__Your task__: Starting at the line containing "# Check every", please quote every line up to and including the line containing "imported = [obj", exactly, and nothing beyond.

-- START OF Information given --

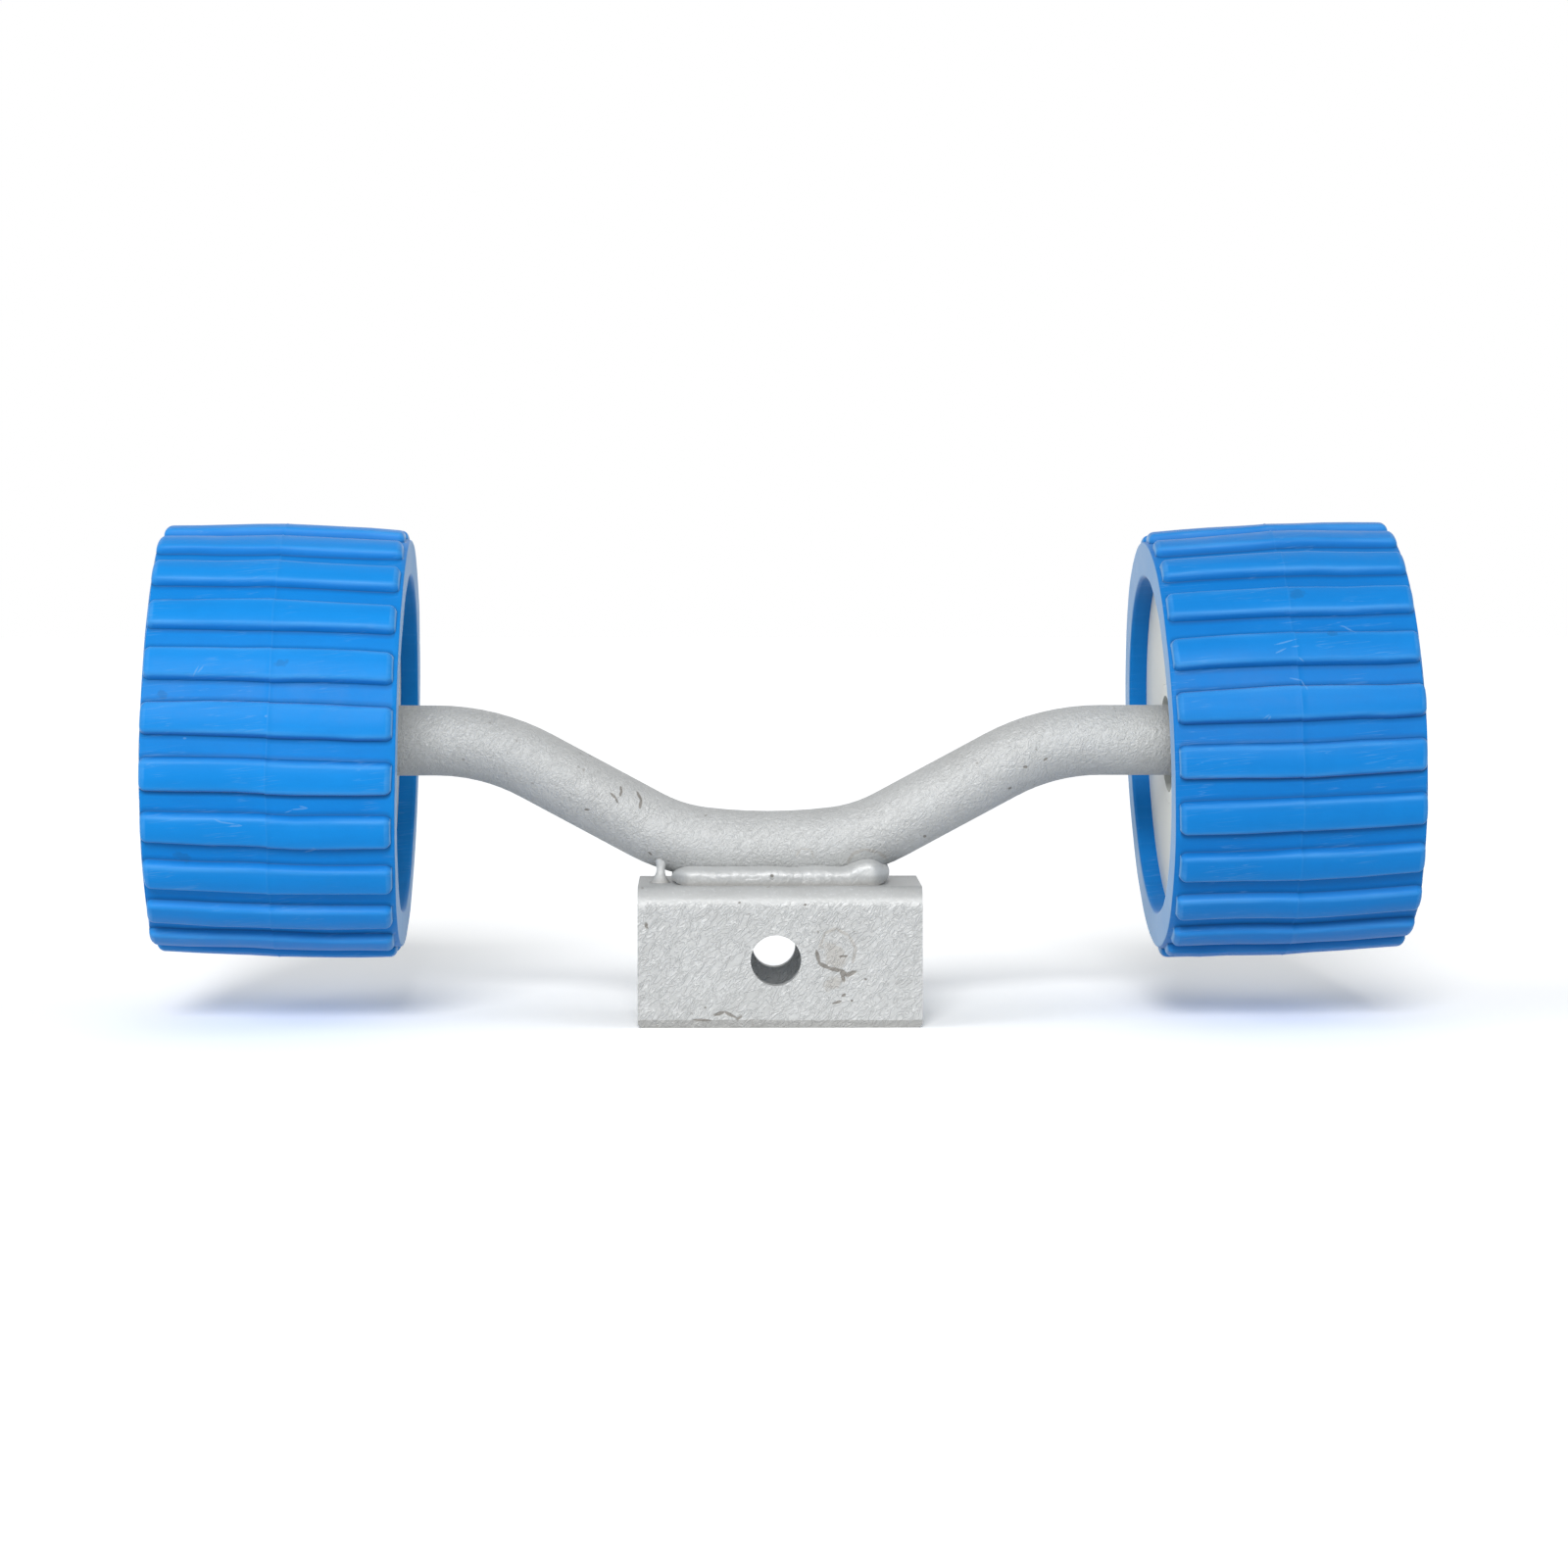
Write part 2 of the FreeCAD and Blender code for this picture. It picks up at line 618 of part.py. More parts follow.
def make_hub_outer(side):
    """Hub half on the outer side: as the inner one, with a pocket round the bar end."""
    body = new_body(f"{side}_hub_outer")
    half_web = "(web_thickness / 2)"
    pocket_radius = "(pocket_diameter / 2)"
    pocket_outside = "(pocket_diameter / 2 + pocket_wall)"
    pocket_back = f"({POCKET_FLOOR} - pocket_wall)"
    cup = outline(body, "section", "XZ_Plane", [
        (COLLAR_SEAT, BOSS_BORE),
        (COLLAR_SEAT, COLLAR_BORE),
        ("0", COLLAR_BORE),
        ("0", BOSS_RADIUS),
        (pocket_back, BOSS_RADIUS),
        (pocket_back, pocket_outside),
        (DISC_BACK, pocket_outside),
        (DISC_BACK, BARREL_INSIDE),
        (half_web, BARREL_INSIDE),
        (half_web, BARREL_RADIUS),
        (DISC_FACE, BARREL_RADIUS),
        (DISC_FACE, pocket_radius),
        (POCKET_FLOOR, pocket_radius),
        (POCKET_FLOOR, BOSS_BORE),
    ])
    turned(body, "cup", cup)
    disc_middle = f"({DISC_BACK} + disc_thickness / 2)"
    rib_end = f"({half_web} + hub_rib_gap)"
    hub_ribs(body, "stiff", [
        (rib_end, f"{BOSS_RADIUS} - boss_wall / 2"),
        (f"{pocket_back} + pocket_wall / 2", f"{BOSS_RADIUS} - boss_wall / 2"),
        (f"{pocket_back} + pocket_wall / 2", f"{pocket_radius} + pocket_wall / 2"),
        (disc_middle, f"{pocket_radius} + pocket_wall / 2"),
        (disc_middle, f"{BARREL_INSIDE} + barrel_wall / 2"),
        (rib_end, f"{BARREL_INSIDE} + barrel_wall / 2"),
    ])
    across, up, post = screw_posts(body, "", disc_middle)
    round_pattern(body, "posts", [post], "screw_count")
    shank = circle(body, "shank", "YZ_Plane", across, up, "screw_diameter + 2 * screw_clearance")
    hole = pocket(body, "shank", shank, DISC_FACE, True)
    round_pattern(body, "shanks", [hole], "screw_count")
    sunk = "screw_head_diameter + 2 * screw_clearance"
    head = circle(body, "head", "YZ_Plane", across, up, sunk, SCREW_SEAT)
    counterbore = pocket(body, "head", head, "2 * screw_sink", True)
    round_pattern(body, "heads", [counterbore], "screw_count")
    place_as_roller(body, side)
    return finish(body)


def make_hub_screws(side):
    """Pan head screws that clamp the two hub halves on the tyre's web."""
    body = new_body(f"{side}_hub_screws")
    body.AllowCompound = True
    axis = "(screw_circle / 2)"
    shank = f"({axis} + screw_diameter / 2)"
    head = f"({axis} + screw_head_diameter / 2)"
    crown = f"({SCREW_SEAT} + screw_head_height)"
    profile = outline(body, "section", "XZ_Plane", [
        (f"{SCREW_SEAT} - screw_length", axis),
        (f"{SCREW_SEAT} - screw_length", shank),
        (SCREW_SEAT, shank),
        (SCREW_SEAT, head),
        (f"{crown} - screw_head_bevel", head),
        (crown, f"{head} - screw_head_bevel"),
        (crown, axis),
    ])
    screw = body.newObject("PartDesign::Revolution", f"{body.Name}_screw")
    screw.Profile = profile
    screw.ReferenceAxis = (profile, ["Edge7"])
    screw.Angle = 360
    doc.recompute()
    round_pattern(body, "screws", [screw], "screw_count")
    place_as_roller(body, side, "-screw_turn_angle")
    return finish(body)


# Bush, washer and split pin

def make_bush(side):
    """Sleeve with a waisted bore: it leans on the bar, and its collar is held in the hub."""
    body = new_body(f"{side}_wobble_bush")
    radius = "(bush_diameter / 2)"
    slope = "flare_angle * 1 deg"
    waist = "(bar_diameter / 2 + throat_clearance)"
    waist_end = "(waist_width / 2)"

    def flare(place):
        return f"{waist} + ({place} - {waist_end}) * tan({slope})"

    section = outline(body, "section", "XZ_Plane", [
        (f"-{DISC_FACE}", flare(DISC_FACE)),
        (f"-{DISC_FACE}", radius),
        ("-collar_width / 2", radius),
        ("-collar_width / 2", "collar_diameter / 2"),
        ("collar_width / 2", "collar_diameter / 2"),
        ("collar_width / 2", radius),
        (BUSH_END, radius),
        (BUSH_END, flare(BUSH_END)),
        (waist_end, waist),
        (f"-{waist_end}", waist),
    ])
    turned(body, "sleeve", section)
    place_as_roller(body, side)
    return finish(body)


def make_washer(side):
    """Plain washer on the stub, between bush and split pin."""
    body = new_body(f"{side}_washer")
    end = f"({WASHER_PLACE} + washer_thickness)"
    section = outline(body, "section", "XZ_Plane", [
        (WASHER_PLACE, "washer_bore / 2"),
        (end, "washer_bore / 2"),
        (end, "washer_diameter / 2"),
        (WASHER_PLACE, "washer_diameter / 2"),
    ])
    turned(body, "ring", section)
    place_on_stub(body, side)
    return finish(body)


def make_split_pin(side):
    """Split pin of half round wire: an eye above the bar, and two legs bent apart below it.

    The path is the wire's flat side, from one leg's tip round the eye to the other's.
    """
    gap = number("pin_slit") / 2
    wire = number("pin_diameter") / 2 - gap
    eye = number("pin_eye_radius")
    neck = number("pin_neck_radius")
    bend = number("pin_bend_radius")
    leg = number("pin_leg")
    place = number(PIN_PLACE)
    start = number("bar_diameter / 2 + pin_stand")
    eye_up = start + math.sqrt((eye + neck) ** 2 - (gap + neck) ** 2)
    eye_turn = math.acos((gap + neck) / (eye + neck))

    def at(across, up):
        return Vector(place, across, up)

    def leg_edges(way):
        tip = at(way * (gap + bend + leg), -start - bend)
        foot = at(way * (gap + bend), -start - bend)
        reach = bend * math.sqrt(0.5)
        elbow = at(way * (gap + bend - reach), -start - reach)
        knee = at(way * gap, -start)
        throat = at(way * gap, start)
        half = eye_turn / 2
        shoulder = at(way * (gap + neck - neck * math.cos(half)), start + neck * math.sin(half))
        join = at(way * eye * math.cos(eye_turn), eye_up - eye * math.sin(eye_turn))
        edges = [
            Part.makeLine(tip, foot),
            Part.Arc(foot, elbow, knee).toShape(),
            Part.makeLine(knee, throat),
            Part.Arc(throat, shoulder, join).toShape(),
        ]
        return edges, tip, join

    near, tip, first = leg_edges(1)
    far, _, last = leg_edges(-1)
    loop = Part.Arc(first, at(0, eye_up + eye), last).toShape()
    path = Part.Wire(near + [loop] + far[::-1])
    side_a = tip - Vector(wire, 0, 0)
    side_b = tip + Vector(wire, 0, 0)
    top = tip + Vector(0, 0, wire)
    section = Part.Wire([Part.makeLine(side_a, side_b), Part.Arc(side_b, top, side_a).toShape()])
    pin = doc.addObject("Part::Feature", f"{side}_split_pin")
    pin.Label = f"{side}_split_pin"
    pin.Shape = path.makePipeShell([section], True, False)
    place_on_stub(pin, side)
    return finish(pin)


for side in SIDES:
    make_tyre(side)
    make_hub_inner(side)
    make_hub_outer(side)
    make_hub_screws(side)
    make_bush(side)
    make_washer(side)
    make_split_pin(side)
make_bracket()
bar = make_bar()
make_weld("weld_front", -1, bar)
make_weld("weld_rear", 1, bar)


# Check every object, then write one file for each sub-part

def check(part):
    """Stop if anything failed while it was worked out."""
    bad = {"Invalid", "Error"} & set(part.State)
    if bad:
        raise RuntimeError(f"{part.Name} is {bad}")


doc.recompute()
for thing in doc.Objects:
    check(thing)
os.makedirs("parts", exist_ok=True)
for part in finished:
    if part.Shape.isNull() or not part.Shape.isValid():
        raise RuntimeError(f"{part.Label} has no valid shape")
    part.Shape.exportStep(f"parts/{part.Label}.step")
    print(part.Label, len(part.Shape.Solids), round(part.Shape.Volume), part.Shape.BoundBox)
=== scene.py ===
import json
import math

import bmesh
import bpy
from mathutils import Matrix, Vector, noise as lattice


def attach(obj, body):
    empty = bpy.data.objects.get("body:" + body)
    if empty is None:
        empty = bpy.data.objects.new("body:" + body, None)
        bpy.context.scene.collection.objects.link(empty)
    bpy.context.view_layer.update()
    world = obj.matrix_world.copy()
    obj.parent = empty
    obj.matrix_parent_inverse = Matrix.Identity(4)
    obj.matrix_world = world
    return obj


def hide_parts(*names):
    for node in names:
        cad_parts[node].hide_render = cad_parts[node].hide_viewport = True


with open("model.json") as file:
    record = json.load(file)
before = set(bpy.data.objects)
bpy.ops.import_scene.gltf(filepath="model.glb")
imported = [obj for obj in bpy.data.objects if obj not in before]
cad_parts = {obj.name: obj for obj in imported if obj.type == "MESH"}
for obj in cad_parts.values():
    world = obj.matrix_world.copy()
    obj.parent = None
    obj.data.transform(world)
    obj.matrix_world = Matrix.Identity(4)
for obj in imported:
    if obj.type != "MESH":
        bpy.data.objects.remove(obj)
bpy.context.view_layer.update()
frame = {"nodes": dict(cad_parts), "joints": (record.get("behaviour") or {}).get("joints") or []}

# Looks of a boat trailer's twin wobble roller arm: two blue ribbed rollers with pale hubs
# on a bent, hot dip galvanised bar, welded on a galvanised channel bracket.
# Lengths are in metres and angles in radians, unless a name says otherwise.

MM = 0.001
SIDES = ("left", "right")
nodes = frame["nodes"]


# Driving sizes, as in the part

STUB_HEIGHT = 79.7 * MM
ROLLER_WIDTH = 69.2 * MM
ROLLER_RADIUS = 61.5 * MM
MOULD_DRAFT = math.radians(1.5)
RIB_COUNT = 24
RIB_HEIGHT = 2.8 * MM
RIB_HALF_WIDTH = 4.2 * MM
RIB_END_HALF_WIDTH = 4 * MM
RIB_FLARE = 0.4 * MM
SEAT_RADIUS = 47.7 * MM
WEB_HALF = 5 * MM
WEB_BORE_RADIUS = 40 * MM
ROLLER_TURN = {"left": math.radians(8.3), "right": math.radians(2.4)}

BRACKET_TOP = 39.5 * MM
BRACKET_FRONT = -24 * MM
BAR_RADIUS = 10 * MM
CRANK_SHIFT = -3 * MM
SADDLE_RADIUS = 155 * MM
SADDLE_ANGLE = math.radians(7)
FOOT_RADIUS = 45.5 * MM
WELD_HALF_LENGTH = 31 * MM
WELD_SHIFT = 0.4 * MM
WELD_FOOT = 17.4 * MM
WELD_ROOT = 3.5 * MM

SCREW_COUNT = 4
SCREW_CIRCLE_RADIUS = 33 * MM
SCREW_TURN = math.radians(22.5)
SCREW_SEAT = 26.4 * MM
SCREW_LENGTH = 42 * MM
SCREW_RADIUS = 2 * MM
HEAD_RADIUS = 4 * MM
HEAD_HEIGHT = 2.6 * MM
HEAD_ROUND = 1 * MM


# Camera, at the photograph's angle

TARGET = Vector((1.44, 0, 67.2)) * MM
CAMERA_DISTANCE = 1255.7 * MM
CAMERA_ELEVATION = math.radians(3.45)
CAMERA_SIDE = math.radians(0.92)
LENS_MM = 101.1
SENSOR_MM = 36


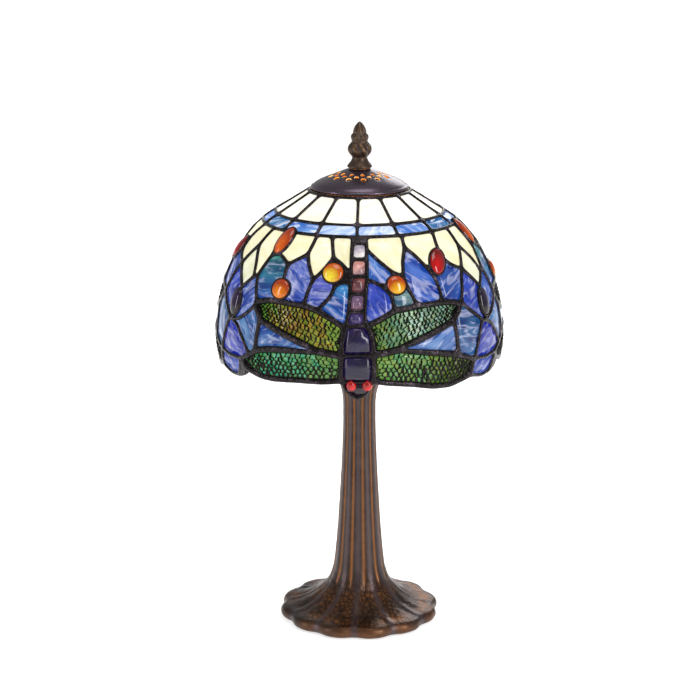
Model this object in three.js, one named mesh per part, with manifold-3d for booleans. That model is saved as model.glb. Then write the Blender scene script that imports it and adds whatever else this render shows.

-- END OF Information given --

__Finished answer__:
# Check every object, then write one file for each sub-part

def check(part):
    """Stop if anything failed while it was worked out."""
    bad = {"Invalid", "Error"} & set(part.State)
    if bad:
        raise RuntimeError(f"{part.Name} is {bad}")


doc.recompute()
for thing in doc.Objects:
    check(thing)
os.makedirs("parts", exist_ok=True)
for part in finished:
    if part.Shape.isNull() or not part.Shape.isValid():
        raise RuntimeError(f"{part.Label} has no valid shape")
    part.Shape.exportStep(f"parts/{part.Label}.step")
    print(part.Label, len(part.Shape.Solids), round(part.Shape.Volume), part.Shape.BoundBox)
=== scene.py ===
import json
import math

import bmesh
import bpy
from mathutils import Matrix, Vector, noise as lattice


def attach(obj, body):
    empty = bpy.data.objects.get("body:" + body)
    if empty is None:
        empty = bpy.data.objects.new("body:" + body, None)
        bpy.context.scene.collection.objects.link(empty)
    bpy.context.view_layer.update()
    world = obj.matrix_world.copy()
    obj.parent = empty
    obj.matrix_parent_inverse = Matrix.Identity(4)
    obj.matrix_world = world
    return obj


def hide_parts(*names):
    for node in names:
        cad_parts[node].hide_render = cad_parts[node].hide_viewport = True


with open("model.json") as file:
    record = json.load(file)
before = set(bpy.data.objects)
bpy.ops.import_scene.gltf(filepath="model.glb")
imported = [obj for obj in bpy.data.objects if obj not in before]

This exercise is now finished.